Victor Willoughby was diagnosed with Ebola last week after he treated a man with organ-related problems. The patient, a senior banker, was later diagnosed with Ebola and has since died.
The drug, ZMab, was transported in frozen form on a Brussels Airlines flight that arrived overnight. But before it could thaw, Willoughby’s condition deteriorated, said chief medical officer Brima Kargbo.
His death brings to 12 the number of Sierra Leone doctors to have contracted the virus. Eleven have died. In all, 142 health workers have been infected with the disease in the West African country and 109 (76.8% mortality) have died, according to World Health Organization (WHO) figures.
Sierra Leone, neighbouring Guinea and Liberia are at the heart of the world’s worst recorded outbreak of Ebola. Rates of infection are rising fastest in Sierra Leone, which now accounts for more than half of the 18,603 confirmed cases of the virus.
The overall death toll from the epidemic has risen to 6,915 as of Dec. 14, the WHO said on Wednesday, adding that the increase in cases in Sierra Leone appeared to have slowed.
Kargbo said Willoughby’s death was the most tragic to hit the country since the passing, in July, of its only virologist and Ebola specialist, Dr Shek Humar Khan.

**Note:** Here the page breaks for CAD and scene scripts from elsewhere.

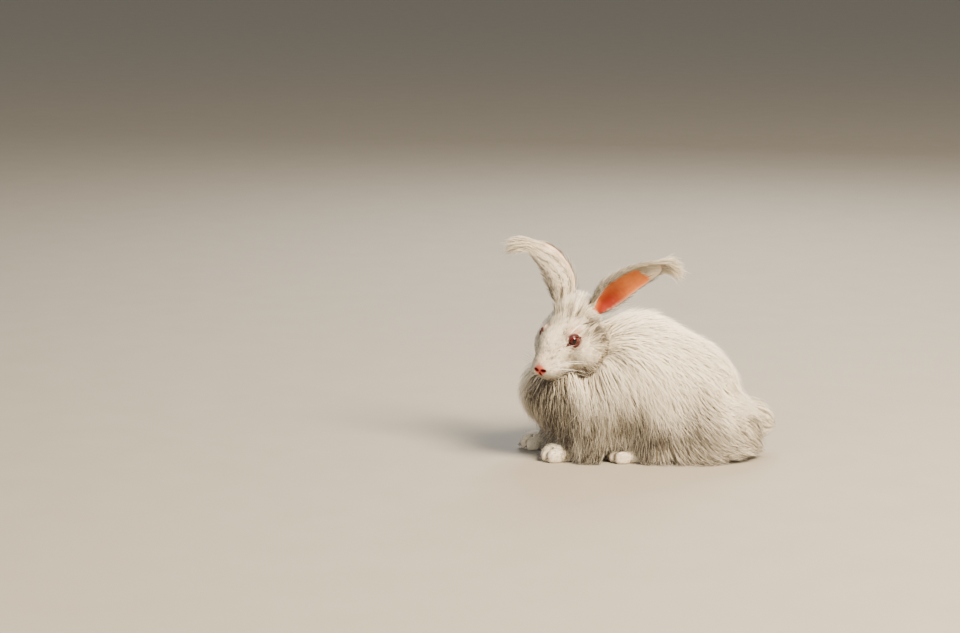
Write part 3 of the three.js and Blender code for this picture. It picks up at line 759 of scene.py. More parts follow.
def eye_material(settings):
    """A moist globe behind a clear cornea: a black pupil, an albino's ruby iris with fibres that
    run outwards, a dark ring round it and a dull pink white, all under one sharp wet highlight."""
    material, tree = new_tree("moist albino eye")
    away = add_node(tree, "ShaderNodeAttribute", {"attribute_name": "from_axis"}).outputs["Fac"]
    around = add_node(tree, "ShaderNodeAttribute", {"attribute_name": "around"}).outputs["Fac"]
    count = math.pi * IRIS_RADIUS / IRIS_FIBRE  # in half a turn, as the halves are alike
    fibres = add_node(
        tree, "ShaderNodeTexNoise", {"noise_dimensions": "1D"}, W=around, Scale=count, Detail=3.0
    )
    ends = {"i6": settings.iris_low, "i7": settings.iris_high}
    iris = add_node(tree, "ShaderNodeMix", COLOURS, i0=fibres.outputs["Fac"], **ends)
    colour = "#070304"
    for (low, high), over in ((PUPIL, iris.outputs[2]), (IRIS, "#1E0506"), (RING, "#8E5650")):
        limits = {"From Min": low, "From Max": high}
        fade = {"interpolation_type": "SMOOTHSTEP"}
        share = add_node(tree, "ShaderNodeMapRange", fade, Value=away, **limits).outputs[0]
        mix = add_node(tree, "ShaderNodeMix", COLOURS, i0=share, i6=colour, i7=over)
        colour = mix.outputs[2]
    wet = {"Roughness": 0.1, "Coat_Weight": 0.35, "Coat_Roughness": 0.03, "Specular_IOR_Level": 0.2}
    return finished(material, colour, **wet)


def plain_material(name, size, detail, one, two, roughness):
    """Two near colours in patches of a size in millimetres, with one gloss."""
    material, tree = new_tree(name)
    return finished(material, mottled(tree, size, detail, one, two), Roughness=roughness)


def rim_material():
    """Bare wet skin at the edge of the lids: dark red, with a small soft highlight along it."""
    return plain_material("moist lid edge", LID_PATCH, 3.0, "#300A0A", "#541A1B", 0.3)


def claw_material():
    """Keratin horn, grown in layers: brown, uneven and glossier than the fur round it."""
    return plain_material("keratin claw", CLAW_GRAIN, 2.0, "#4A3B33", "#8A7466", 0.35)


def board_material():
    """Board rolled with matt paint: no highlight, and a faint mottle where the roller lapped."""
    return plain_material("matt painted board", ROLLER_MARK, 5.0, "#8F887C", "#969084", 0.85)


# Strands
def strand_tree():
    """Sweeps a flat three-sided section along each line of points, narrowing to its tip, and maps
    each strand onto a patch of its own."""
    if "Swept strands" in bpy.data.node_groups:
        return bpy.data.node_groups["Swept strands"]
    tree = bpy.data.node_groups.new("Swept strands", "GeometryNodeTree")
    for name, kind in (
        ("Lines", "Geometry"),
        ("Flatness", "Float"),
        ("Patch Size", "Float"),
        ("Material", "Material"),
    ):
        tree.interface.new_socket(name, in_out="INPUT", socket_type="NodeSocket" + kind)
    tree.interface.new_socket("Strands", in_out="OUTPUT", socket_type="NodeSocketGeometry")
    given = tree.nodes.new("NodeGroupInput").outputs

    read = {}
    for name in ("out", "patch", "width", "around", "tip"):
        kind = "FLOAT_VECTOR" if name in ("out", "patch") else "FLOAT"
        node = add_node(tree, "GeometryNodeInputNamedAttribute", {"data_type": kind}, Name=name)
        read[name] = node.outputs["Attribute"]
    curves = add_node(tree, "GeometryNodeMeshToCurve", Mesh=given["Lines"]).outputs[0]
    turned = add_node(
        tree, "GeometryNodeSetCurveNormal", {"mode": "FREE"}, Curve=curves, Normal=read["out"]
    )
    section = add_node(tree, "GeometryNodeCurvePrimitiveCircle", Resolution=3, Radius=1.0)
    flat = add_node(tree, "ShaderNodeCombineXYZ", X=given["Flatness"], Y=1.0, Z=1.0).outputs[0]
    flattened = add_node(
        tree, "GeometryNodeTransform", Geometry=section.outputs[0], Scale=flat
    )
    index = add_node(tree, "GeometryNodeInputIndex").outputs[0]
    third = add_node(tree, "ShaderNodeMath", {"operation": "DIVIDE"}, i0=index, i1=3.0)
    profile = add_node(
        tree,
        "GeometryNodeStoreNamedAttribute",
        {"data_type": "FLOAT", "domain": "POINT"},
        Geometry=flattened.outputs[0],
        Name="around",
        Value=third.outputs[0],
    )
    swept = add_node(
        tree,
        "GeometryNodeCurveToMesh",
        Curve=turned.outputs[0],
        Scale=read["width"],
        i1=profile.outputs[0],
        **{"Fill Caps": True},
    )
    spread = add_node(tree, "ShaderNodeCombineXYZ", X=read["around"], Y=read["tip"]).outputs[0]
    sized = add_node(
        tree, "ShaderNodeVectorMath", {"operation": "SCALE"}, i0=spread, Scale=given["Patch Size"]
    )
    patch = add_node(tree, "ShaderNodeVectorMath", i0=read["patch"], i1=sized.outputs[0])
    mapped = add_node(
        tree,
        "GeometryNodeStoreNamedAttribute",
        {"data_type": "FLOAT2", "domain": "CORNER"},
        Geometry=swept.outputs[0],
        Name="OFBake",
        Value=patch.outputs[0],
    )
    smooth_faces = add_node(tree, "GeometryNodeSetShadeSmooth", Geometry=mapped.outputs[0])
    real = add_node(tree, "GeometryNodeRealizeInstances", Geometry=smooth_faces.outputs[0])
    dressed_faces = add_node(
        tree, "GeometryNodeSetMaterial", Geometry=real.outputs[0], Material=given["Material"]
    )
    add_node(tree, "NodeGroupOutput", i0=dressed_faces.outputs[0])
    return tree


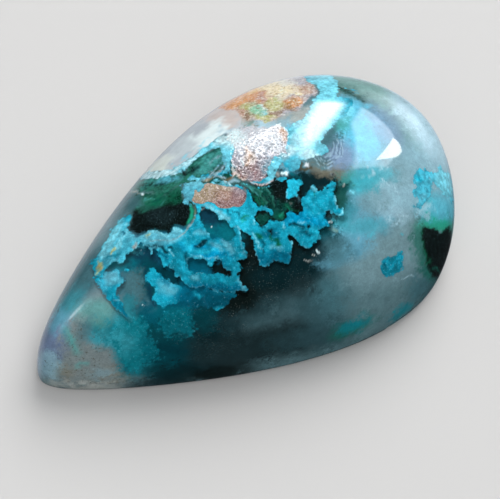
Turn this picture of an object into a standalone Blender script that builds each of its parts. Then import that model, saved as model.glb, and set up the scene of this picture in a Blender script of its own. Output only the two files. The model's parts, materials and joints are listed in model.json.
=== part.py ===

“We all looked up to Dr Willoughby and would consult him on many issues relating to our medical profession,” Kargbo said.
Ebola centres in Sierra Leone overflowed on Wednesday as health workers combed the streets of the capital Freetown for patients, after the government launched a major operation to contain the epidemic. (Reporting by Umaru Fofana; Editing by Matthew Mpoke Bigg and Mark Trevelyan)
ZMAb is related to ZMapp, another experimental drug that has been used to treat some Ebola patients.